= Angela Coleman =

Angela Coleman (born 1963), daughter of New Orleans Fourth Municipal District Assessor Betty Jefferson, was one of four individuals indicted in 2009 by a federal grand jury for the U.S. Justice Department's Eastern District of Louisiana. The charges on violations of the Racketeer Influenced and Corrupt Organizations (RICO) Act were also directed against Betty Jefferson, Mose Jefferson, and Mose Jefferson's companion Renée Gill Pratt.
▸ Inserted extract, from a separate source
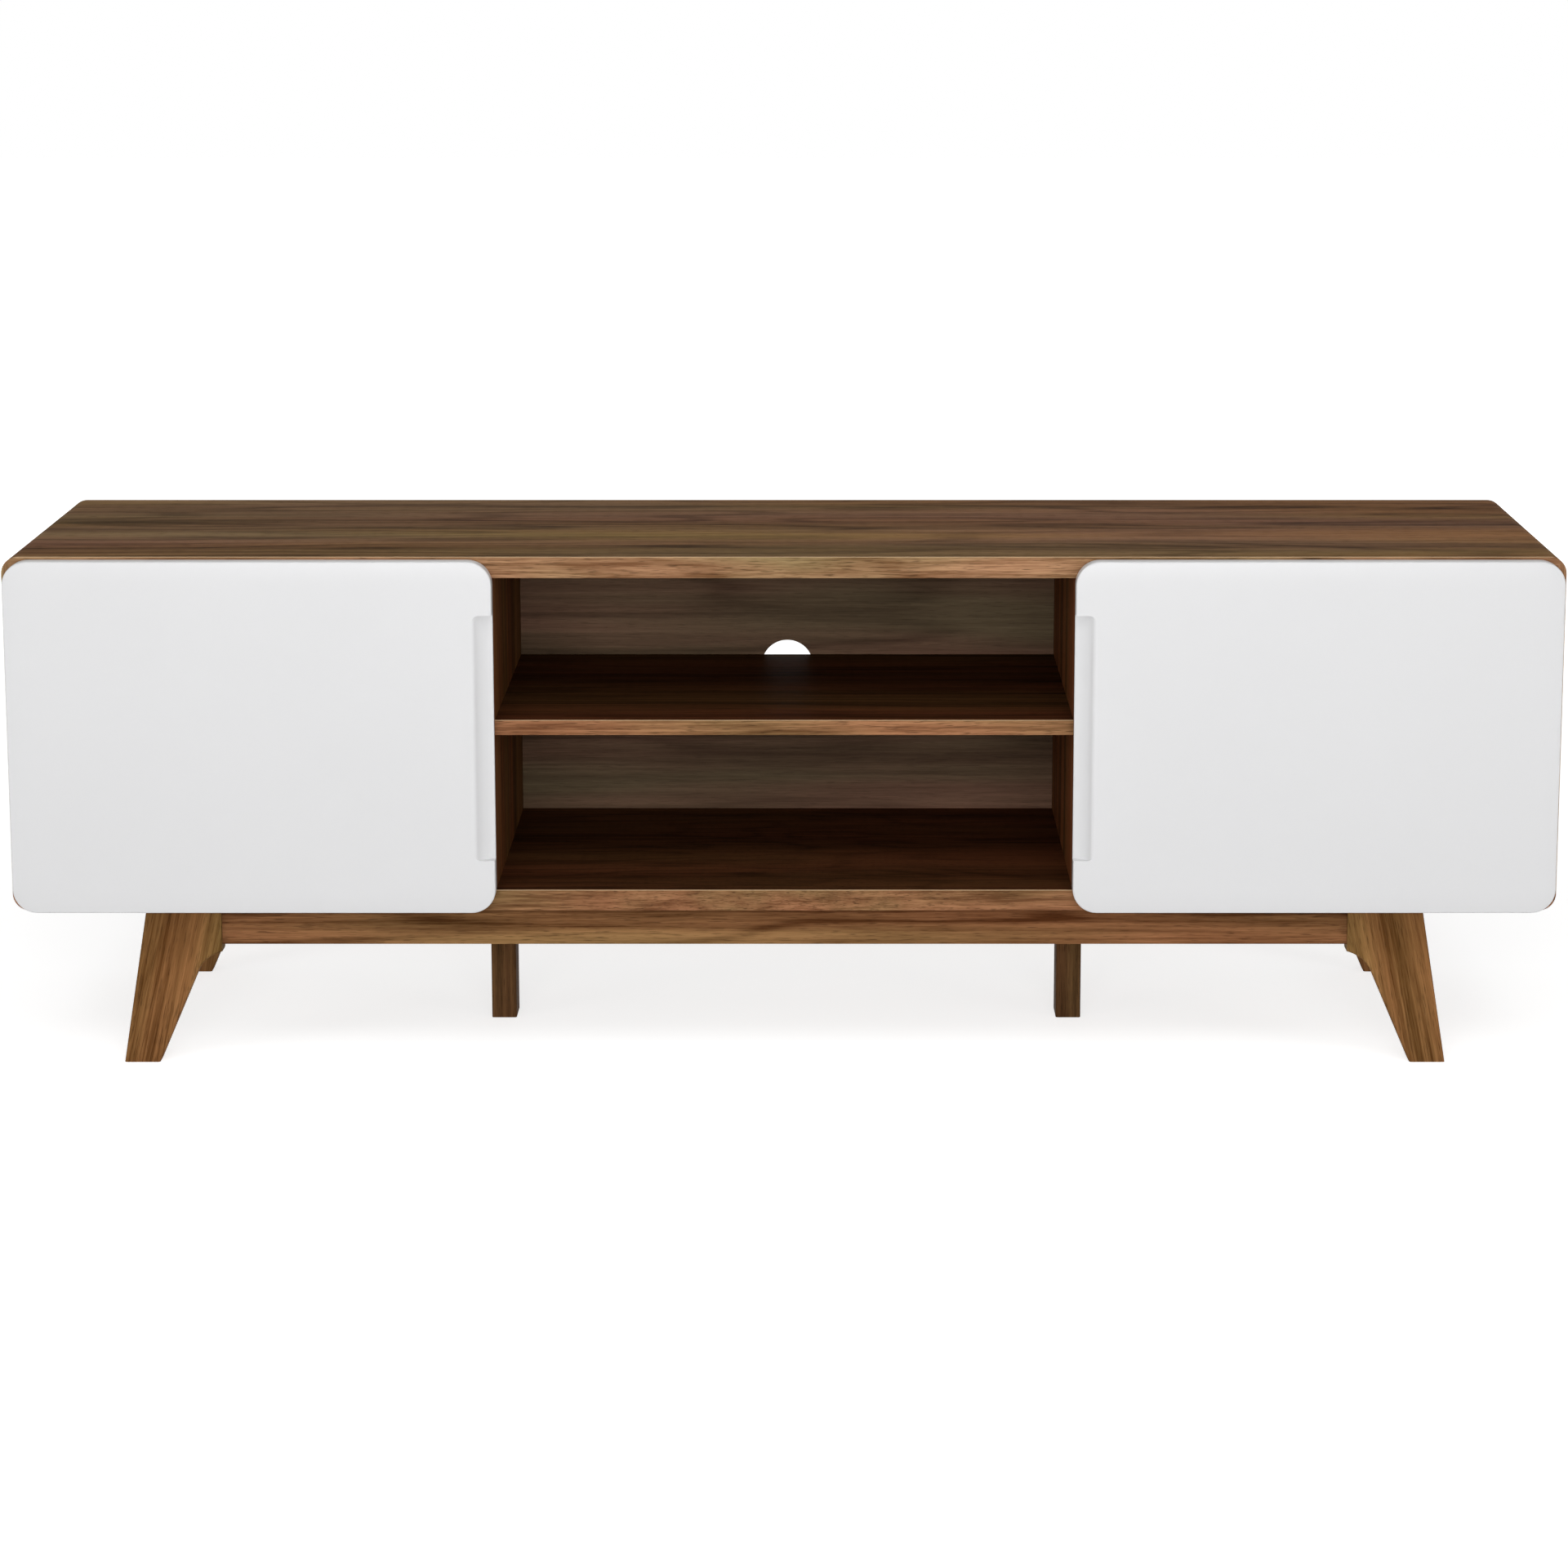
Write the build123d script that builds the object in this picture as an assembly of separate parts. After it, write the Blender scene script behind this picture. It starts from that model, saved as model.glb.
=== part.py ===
from build123d import *
import os
from math import acos, atan, cos, degrees, sin, sqrt

# Media cabinet: a long case with an open, shelved bay between two doors, on a base with splayed legs.
# Millimetres. X runs along the width, Y from front to rear and Z up. The origin is on the floor,
# under the middle of the whole cabinet with its doors shut. Left-hand pieces are modelled at -X and
# the right-hand ones are their mirror images.

# ---------------------------------------------------------------- driving dimensions: the case
width = 1790.0  # over the two sides
case_depth = 375.0  # front edges to rear edges of the boards
board = 25.0  # top and bottom boards
corner_radius = 20.0  # rounded outer corners of the case
arris = 0.8  # eased front edges of the boards
upright = 18.0  # sides and dividers
bay_width = 668.0  # open bay, between the dividers
lower_bay = 181.0  # clear height under the centre shelf
upper_bay = 169.0  # clear height over it
shelf = 18.0
shelf_setback = 12.0  # shelf edge behind the front edges of the case
back_recess = 10.0  # back panels inside the rear edges of the case
back_thickness = 5.0
back_seam = 4.0  # between two back panels, behind a divider
groove_depth = 5.0  # back panels' grooves in the boards and sides
groove_play = 0.4
cable_hole_radius = 32.0
cable_hole_drop = 13.6  # hole's centre under the shelf's upper face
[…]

Brenda Jefferson Foster, a younger sister of convicted felon William J. Jefferson, had pleaded guilty to a minor charge in the same racketeering case. She agreed to a plea-bargain exchange by which she would testify against the others. On 2009 June 5 all the remaining defendants pleaded not guilty.

In all, according to New Orleans U.S. attorney Jim Letten, the charges involve 31 felony counts. These do not overlap the 16 felony counts alleged against Angela Coleman's uncle, former U.S. Representative William J. Jefferson.

At a hearing before U. S. District Judge Ivan L. R. Lemelle on 2009 June 17, lawyers for Betty Jefferson and Angela Coleman requested a delay from the 2009 August 3 start date for the racketeering trial; at the same hearing, however, lawyers for Gill Pratt and Mose Jefferson requested that the racketeering trial begin as scheduled on August 3. On 2009 July 28, Lemelle delayed the start of the racketeering trial to 2010 January 25.

If proved, the charges—raised under provisions of the Racketeer Influenced and Corrupt Organizations (RICO) Act—can result in up to 20 years' imprisonment, $250,000 in fines, and stiff penalties of forfeiture. Some of the charges involved fraudulent use of e-mail.